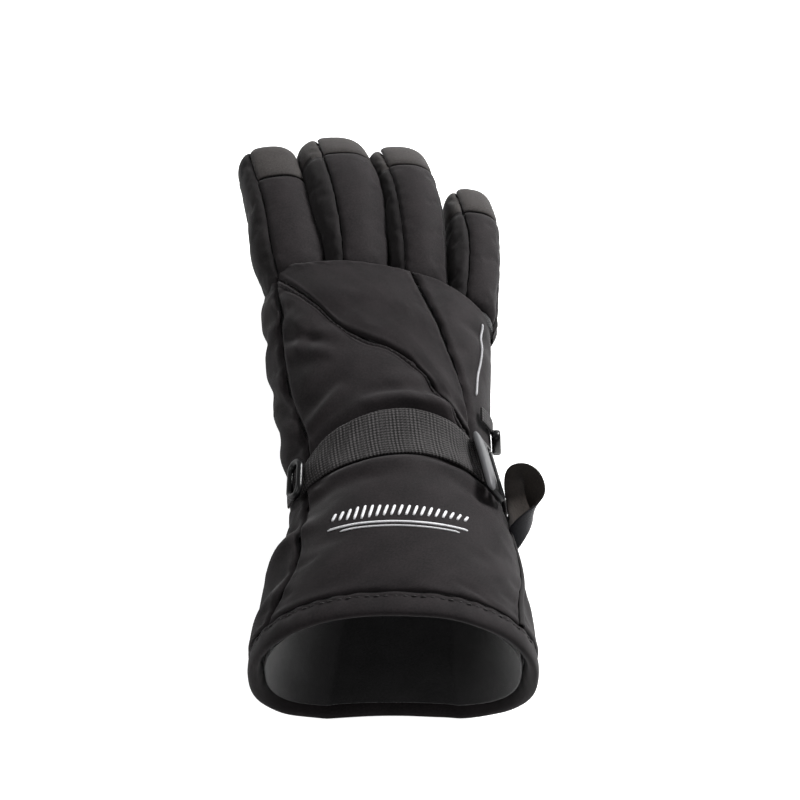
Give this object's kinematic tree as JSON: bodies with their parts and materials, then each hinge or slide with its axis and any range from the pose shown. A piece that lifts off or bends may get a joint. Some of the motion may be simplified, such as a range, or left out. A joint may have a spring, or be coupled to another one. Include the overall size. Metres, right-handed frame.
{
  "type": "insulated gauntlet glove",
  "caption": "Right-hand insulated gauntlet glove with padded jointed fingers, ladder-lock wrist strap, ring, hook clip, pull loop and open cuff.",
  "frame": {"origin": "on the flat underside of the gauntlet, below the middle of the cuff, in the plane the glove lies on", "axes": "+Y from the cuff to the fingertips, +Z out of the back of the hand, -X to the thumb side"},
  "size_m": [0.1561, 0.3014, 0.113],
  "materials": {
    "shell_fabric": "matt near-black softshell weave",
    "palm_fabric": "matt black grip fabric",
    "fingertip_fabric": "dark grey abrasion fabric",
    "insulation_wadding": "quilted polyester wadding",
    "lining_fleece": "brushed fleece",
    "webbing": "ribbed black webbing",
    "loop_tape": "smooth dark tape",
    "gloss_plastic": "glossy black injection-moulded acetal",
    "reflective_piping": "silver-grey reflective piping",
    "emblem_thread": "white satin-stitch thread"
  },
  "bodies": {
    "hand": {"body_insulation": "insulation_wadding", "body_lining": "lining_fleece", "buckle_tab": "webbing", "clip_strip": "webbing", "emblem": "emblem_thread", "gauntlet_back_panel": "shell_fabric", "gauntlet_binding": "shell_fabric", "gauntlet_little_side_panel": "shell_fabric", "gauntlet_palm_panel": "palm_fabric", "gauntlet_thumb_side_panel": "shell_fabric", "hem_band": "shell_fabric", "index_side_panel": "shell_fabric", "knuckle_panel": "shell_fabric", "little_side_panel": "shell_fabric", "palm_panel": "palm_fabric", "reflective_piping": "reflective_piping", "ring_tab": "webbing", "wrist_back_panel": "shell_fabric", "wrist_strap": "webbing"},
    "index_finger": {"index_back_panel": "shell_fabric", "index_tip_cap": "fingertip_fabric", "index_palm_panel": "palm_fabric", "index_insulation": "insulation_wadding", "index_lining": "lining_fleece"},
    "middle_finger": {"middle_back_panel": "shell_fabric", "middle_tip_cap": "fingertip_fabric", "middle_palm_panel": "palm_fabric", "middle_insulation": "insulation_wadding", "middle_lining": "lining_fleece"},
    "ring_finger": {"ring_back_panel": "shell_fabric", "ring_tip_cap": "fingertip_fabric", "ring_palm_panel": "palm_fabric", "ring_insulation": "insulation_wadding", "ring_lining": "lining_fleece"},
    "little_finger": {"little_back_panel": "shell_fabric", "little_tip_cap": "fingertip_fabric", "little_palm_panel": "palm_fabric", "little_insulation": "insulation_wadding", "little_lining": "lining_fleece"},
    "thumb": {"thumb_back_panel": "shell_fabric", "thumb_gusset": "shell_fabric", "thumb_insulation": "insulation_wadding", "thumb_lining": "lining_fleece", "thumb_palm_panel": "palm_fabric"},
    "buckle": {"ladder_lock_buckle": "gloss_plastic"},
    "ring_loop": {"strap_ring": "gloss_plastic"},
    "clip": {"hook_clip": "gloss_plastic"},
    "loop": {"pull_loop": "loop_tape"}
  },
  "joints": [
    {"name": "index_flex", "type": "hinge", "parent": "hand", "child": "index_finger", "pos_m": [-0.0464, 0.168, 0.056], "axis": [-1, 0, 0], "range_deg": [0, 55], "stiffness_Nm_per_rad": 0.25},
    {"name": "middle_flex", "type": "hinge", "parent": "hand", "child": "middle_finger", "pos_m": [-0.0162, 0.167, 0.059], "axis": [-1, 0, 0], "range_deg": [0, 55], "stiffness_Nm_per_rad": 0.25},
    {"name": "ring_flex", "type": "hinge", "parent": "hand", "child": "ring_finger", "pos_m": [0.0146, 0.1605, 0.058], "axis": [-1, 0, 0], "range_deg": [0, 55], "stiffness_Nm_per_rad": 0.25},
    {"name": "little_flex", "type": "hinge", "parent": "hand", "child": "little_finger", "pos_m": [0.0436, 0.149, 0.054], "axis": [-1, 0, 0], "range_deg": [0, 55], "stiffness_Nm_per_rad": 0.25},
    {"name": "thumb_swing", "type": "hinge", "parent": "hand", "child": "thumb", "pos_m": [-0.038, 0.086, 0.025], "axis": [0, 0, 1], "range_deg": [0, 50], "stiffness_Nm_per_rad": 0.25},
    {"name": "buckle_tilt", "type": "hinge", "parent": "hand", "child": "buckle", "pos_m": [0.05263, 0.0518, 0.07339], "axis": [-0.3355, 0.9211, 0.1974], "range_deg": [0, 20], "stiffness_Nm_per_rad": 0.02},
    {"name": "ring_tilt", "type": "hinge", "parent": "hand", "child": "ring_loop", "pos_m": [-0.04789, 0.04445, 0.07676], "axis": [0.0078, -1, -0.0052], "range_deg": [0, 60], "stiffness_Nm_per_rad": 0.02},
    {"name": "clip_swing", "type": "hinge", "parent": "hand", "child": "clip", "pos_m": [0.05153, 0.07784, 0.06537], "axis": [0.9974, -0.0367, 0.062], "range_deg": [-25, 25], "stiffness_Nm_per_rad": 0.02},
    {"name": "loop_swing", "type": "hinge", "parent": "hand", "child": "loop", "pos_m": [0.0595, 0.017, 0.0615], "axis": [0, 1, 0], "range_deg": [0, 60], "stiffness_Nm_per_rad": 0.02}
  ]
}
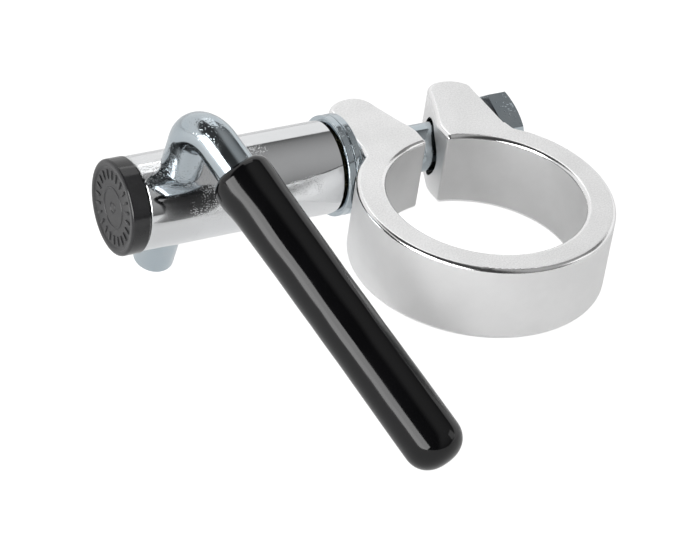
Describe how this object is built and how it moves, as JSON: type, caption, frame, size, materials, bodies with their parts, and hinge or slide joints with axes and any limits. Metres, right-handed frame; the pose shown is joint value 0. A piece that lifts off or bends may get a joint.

Short exercise =>
Copy every record above exactly as it appears.

Output of the exercise =>
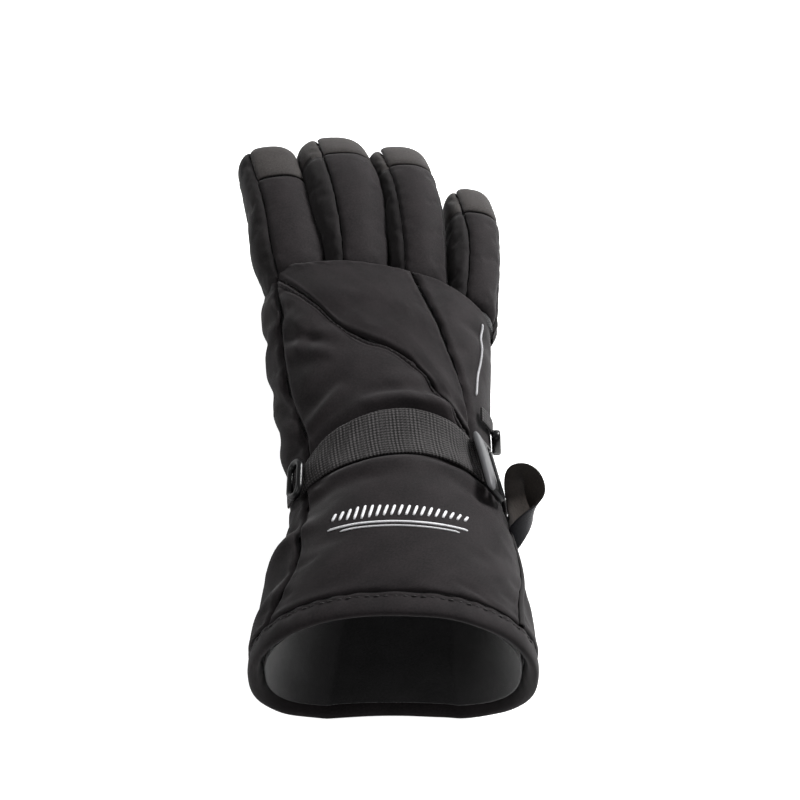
Give this object's kinematic tree as JSON: bodies with their parts and materials, then each hinge or slide with its axis and any range from the pose shown. A piece that lifts off or bends may get a joint. Some of the motion may be simplified, such as a range, or left out. A joint may have a spring, or be coupled to another one. Include the overall size. Metres, right-handed frame.
{
  "type": "insulated gauntlet glove",
  "caption": "Right-hand insulated gauntlet glove with padded jointed fingers, ladder-lock wrist strap, ring, hook clip, pull loop and open cuff.",
  "frame": {"origin": "on the flat underside of the gauntlet, below the middle of the cuff, in the plane the glove lies on", "axes": "+Y from the cuff to the fingertips, +Z out of the back of the hand, -X to the thumb side"},
  "size_m": [0.1561, 0.3014, 0.113],
  "materials": {
    "shell_fabric": "matt near-black softshell weave",
    "palm_fabric": "matt black grip fabric",
    "fingertip_fabric": "dark grey abrasion fabric",
    "insulation_wadding": "quilted polyester wadding",
    "lining_fleece": "brushed fleece",
    "webbing": "ribbed black webbing",
    "loop_tape": "smooth dark tape",
    "gloss_plastic": "glossy black injection-moulded acetal",
    "reflective_piping": "silver-grey reflective piping",
    "emblem_thread": "white satin-stitch thread"
  },
  "bodies": {
    "hand": {"body_insulation": "insulation_wadding", "body_lining": "lining_fleece", "buckle_tab": "webbing", "clip_strip": "webbing", "emblem": "emblem_thread", "gauntlet_back_panel": "shell_fabric", "gauntlet_binding": "shell_fabric", "gauntlet_little_side_panel": "shell_fabric", "gauntlet_palm_panel": "palm_fabric", "gauntlet_thumb_side_panel": "shell_fabric", "hem_band": "shell_fabric", "index_side_panel": "shell_fabric", "knuckle_panel": "shell_fabric", "little_side_panel": "shell_fabric", "palm_panel": "palm_fabric", "reflective_piping": "reflective_piping", "ring_tab": "webbing", "wrist_back_panel": "shell_fabric", "wrist_strap": "webbing"},
    "index_finger": {"index_back_panel": "shell_fabric", "index_tip_cap": "fingertip_fabric", "index_palm_panel": "palm_fabric", "index_insulation": "insulation_wadding", "index_lining": "lining_fleece"},
    "middle_finger": {"middle_back_panel": "shell_fabric", "middle_tip_cap": "fingertip_fabric", "middle_palm_panel": "palm_fabric", "middle_insulation": "insulation_wadding", "middle_lining": "lining_fleece"},
    "ring_finger": {"ring_back_panel": "shell_fabric", "ring_tip_cap": "fingertip_fabric", "ring_palm_panel": "palm_fabric", "ring_insulation": "insulation_wadding", "ring_lining": "lining_fleece"},
    "little_finger": {"little_back_panel": "shell_fabric", "little_tip_cap": "fingertip_fabric", "little_palm_panel": "palm_fabric", "little_insulation": "insulation_wadding", "little_lining": "lining_fleece"},
    "thumb": {"thumb_back_panel": "shell_fabric", "thumb_gusset": "shell_fabric", "thumb_insulation": "insulation_wadding", "thumb_lining": "lining_fleece", "thumb_palm_panel": "palm_fabric"},
    "buckle": {"ladder_lock_buckle": "gloss_plastic"},
    "ring_loop": {"strap_ring": "gloss_plastic"},
    "clip": {"hook_clip": "gloss_plastic"},
    "loop": {"pull_loop": "loop_tape"}
  },
  "joints": [
    {"name": "index_flex", "type": "hinge", "parent": "hand", "child": "index_finger", "pos_m": [-0.0464, 0.168, 0.056], "axis": [-1, 0, 0], "range_deg": [0, 55], "stiffness_Nm_per_rad": 0.25},
    {"name": "middle_flex", "type": "hinge", "parent": "hand", "child": "middle_finger", "pos_m": [-0.0162, 0.167, 0.059], "axis": [-1, 0, 0], "range_deg": [0, 55], "stiffness_Nm_per_rad": 0.25},
    {"name": "ring_flex", "type": "hinge", "parent": "hand", "child": "ring_finger", "pos_m": [0.0146, 0.1605, 0.058], "axis": [-1, 0, 0], "range_deg": [0, 55], "stiffness_Nm_per_rad": 0.25},
    {"name": "little_flex", "type": "hinge", "parent": "hand", "child": "little_finger", "pos_m": [0.0436, 0.149, 0.054], "axis": [-1, 0, 0], "range_deg": [0, 55], "stiffness_Nm_per_rad": 0.25},
    {"name": "thumb_swing", "type": "hinge", "parent": "hand", "child": "thumb", "pos_m": [-0.038, 0.086, 0.025], "axis": [0, 0, 1], "range_deg": [0, 50], "stiffness_Nm_per_rad": 0.25},
    {"name": "buckle_tilt", "type": "hinge", "parent": "hand", "child": "buckle", "pos_m": [0.05263, 0.0518, 0.07339], "axis": [-0.3355, 0.9211, 0.1974], "range_deg": [0, 20], "stiffness_Nm_per_rad": 0.02},
    {"name": "ring_tilt", "type": "hinge", "parent": "hand", "child": "ring_loop", "pos_m": [-0.04789, 0.04445, 0.07676], "axis": [0.0078, -1, -0.0052], "range_deg": [0, 60], "stiffness_Nm_per_rad": 0.02},
    {"name": "clip_swing", "type": "hinge", "parent": "hand", "child": "clip", "pos_m": [0.05153, 0.07784, 0.06537], "axis": [0.9974, -0.0367, 0.062], "range_deg": [-25, 25], "stiffness_Nm_per_rad": 0.02},
    {"name": "loop_swing", "type": "hinge", "parent": "hand", "child": "loop", "pos_m": [0.0595, 0.017, 0.0615], "axis": [0, 1, 0], "range_deg": [0, 60], "stiffness_Nm_per_rad": 0.02}
  ]
}
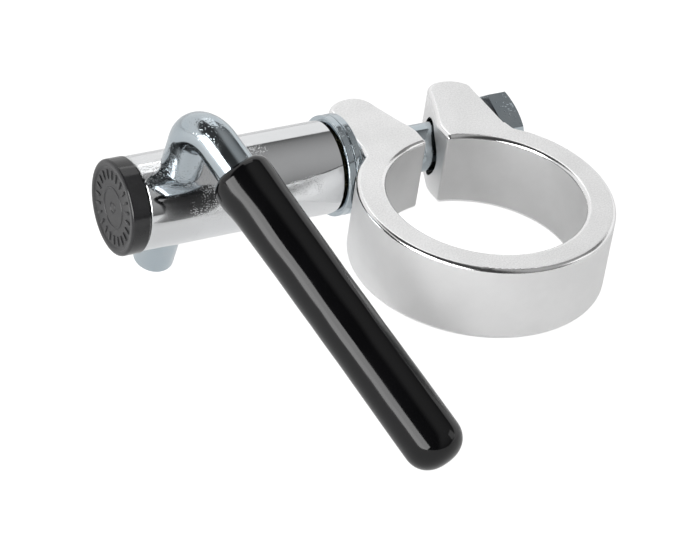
Describe how this object is built and how it moves, as JSON: type, caption, frame, size, materials, bodies with their parts, and hinge or slide joints with axes and any limits. Metres, right-handed frame; the pose shown is joint value 0. A piece that lifts off or bends may get a joint.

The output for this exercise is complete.